• **DIRECTION**
The entries below are to be repeated exactly as they stand.

• **SUPPLIED INFORMATION**

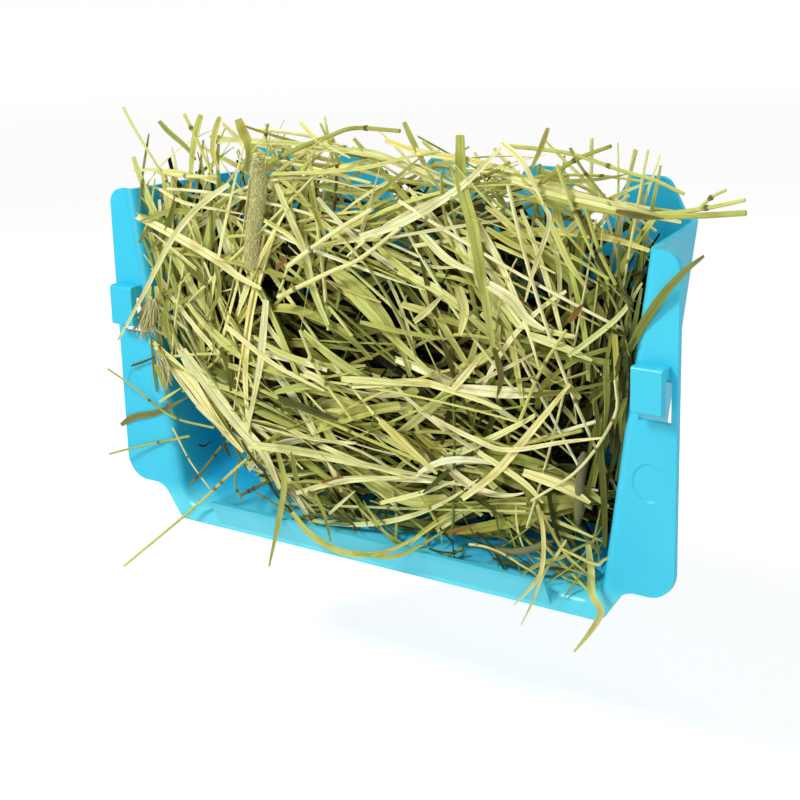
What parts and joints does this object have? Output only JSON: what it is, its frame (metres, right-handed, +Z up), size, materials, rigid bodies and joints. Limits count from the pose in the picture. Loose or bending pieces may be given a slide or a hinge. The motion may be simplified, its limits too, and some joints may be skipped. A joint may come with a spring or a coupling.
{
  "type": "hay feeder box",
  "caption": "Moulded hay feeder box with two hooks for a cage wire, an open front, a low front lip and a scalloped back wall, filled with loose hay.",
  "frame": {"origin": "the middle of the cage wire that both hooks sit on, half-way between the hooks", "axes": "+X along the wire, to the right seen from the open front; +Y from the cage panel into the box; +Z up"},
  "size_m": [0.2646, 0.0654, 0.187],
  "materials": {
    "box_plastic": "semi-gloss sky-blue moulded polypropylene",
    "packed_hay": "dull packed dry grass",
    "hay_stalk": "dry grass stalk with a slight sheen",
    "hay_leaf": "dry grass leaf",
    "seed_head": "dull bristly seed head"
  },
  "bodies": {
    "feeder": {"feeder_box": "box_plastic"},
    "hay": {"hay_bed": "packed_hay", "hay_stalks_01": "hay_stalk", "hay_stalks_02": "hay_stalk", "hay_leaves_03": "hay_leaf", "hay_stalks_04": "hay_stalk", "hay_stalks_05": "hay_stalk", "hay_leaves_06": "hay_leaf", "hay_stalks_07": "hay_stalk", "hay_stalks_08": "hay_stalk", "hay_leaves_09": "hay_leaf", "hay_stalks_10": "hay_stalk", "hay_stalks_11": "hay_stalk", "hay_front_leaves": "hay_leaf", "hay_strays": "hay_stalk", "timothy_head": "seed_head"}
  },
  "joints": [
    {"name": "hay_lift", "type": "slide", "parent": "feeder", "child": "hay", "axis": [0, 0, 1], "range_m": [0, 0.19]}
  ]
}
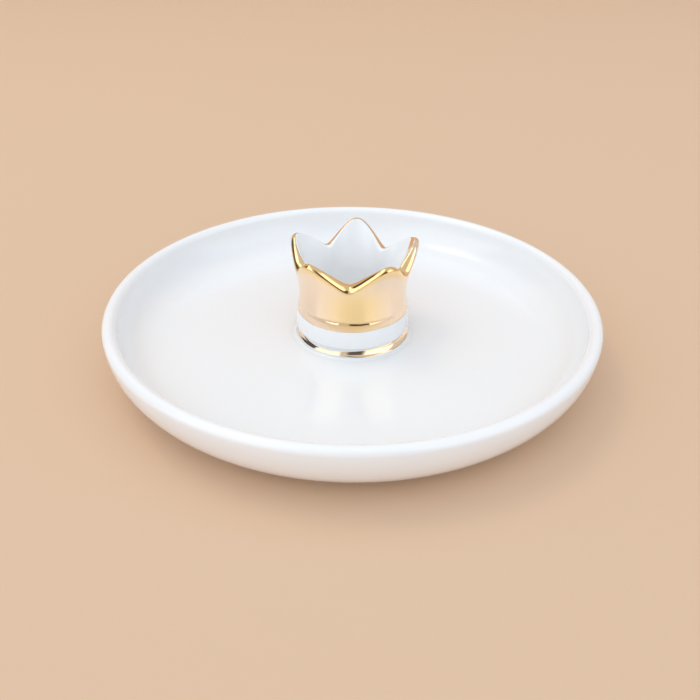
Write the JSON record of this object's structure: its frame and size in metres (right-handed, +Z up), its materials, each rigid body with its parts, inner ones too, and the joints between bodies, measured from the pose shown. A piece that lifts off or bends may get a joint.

• **TASK RESPONSE**
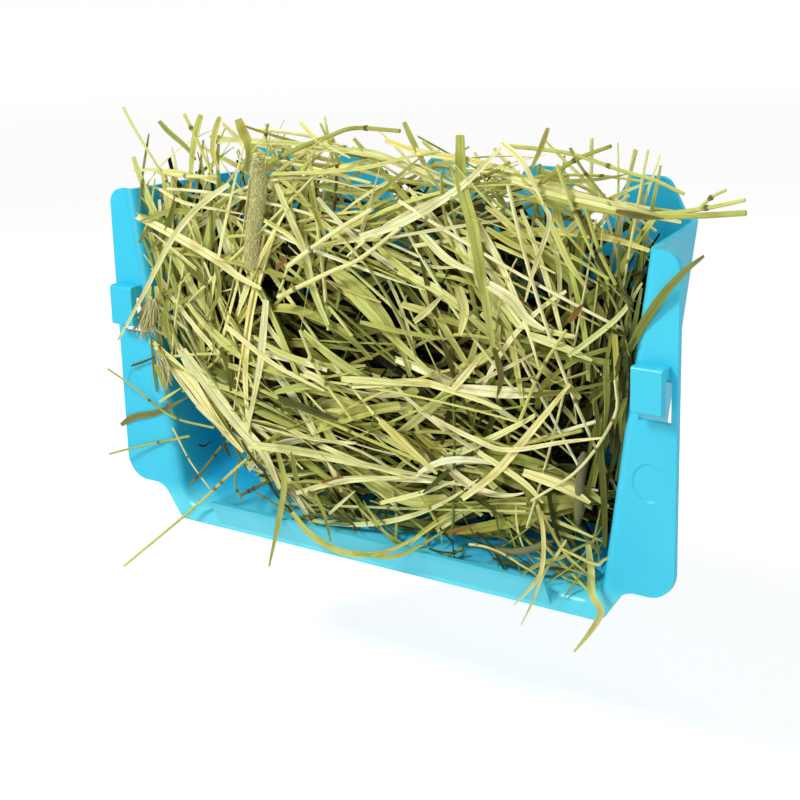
What parts and joints does this object have? Output only JSON: what it is, its frame (metres, right-handed, +Z up), size, materials, rigid bodies and joints. Limits count from the pose in the picture. Loose or bending pieces may be given a slide or a hinge. The motion may be simplified, its limits too, and some joints may be skipped. A joint may come with a spring or a coupling.
{
  "type": "hay feeder box",
  "caption": "Moulded hay feeder box with two hooks for a cage wire, an open front, a low front lip and a scalloped back wall, filled with loose hay.",
  "frame": {"origin": "the middle of the cage wire that both hooks sit on, half-way between the hooks", "axes": "+X along the wire, to the right seen from the open front; +Y from the cage panel into the box; +Z up"},
  "size_m": [0.2646, 0.0654, 0.187],
  "materials": {
    "box_plastic": "semi-gloss sky-blue moulded polypropylene",
    "packed_hay": "dull packed dry grass",
    "hay_stalk": "dry grass stalk with a slight sheen",
    "hay_leaf": "dry grass leaf",
    "seed_head": "dull bristly seed head"
  },
  "bodies": {
    "feeder": {"feeder_box": "box_plastic"},
    "hay": {"hay_bed": "packed_hay", "hay_stalks_01": "hay_stalk", "hay_stalks_02": "hay_stalk", "hay_leaves_03": "hay_leaf", "hay_stalks_04": "hay_stalk", "hay_stalks_05": "hay_stalk", "hay_leaves_06": "hay_leaf", "hay_stalks_07": "hay_stalk", "hay_stalks_08": "hay_stalk", "hay_leaves_09": "hay_leaf", "hay_stalks_10": "hay_stalk", "hay_stalks_11": "hay_stalk", "hay_front_leaves": "hay_leaf", "hay_strays": "hay_stalk", "timothy_head": "seed_head"}
  },
  "joints": [
    {"name": "hay_lift", "type": "slide", "parent": "feeder", "child": "hay", "axis": [0, 0, 1], "range_m": [0, 0.19]}
  ]
}
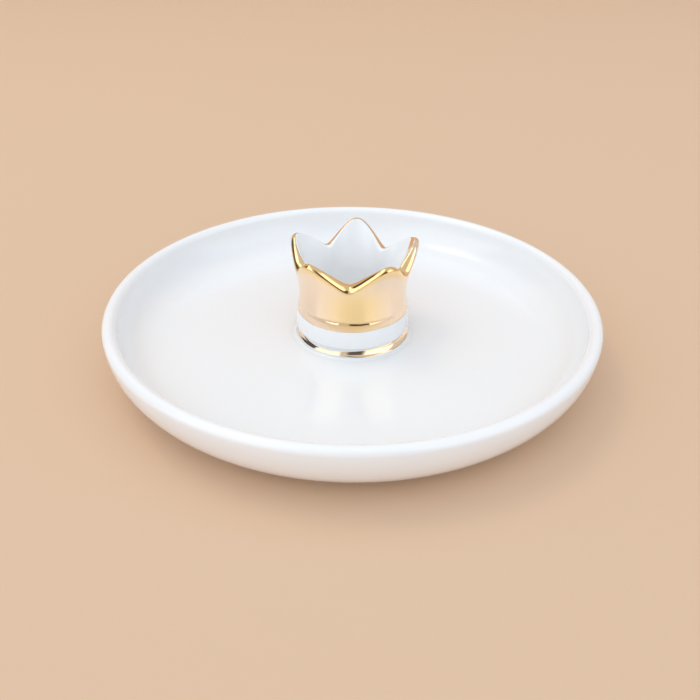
Write the JSON record of this object's structure: its frame and size in metres (right-handed, +Z up), its materials, each rigid body with its parts, inner ones too, and the joints between bodies, measured from the pose shown. A piece that lifts off or bends may get a joint.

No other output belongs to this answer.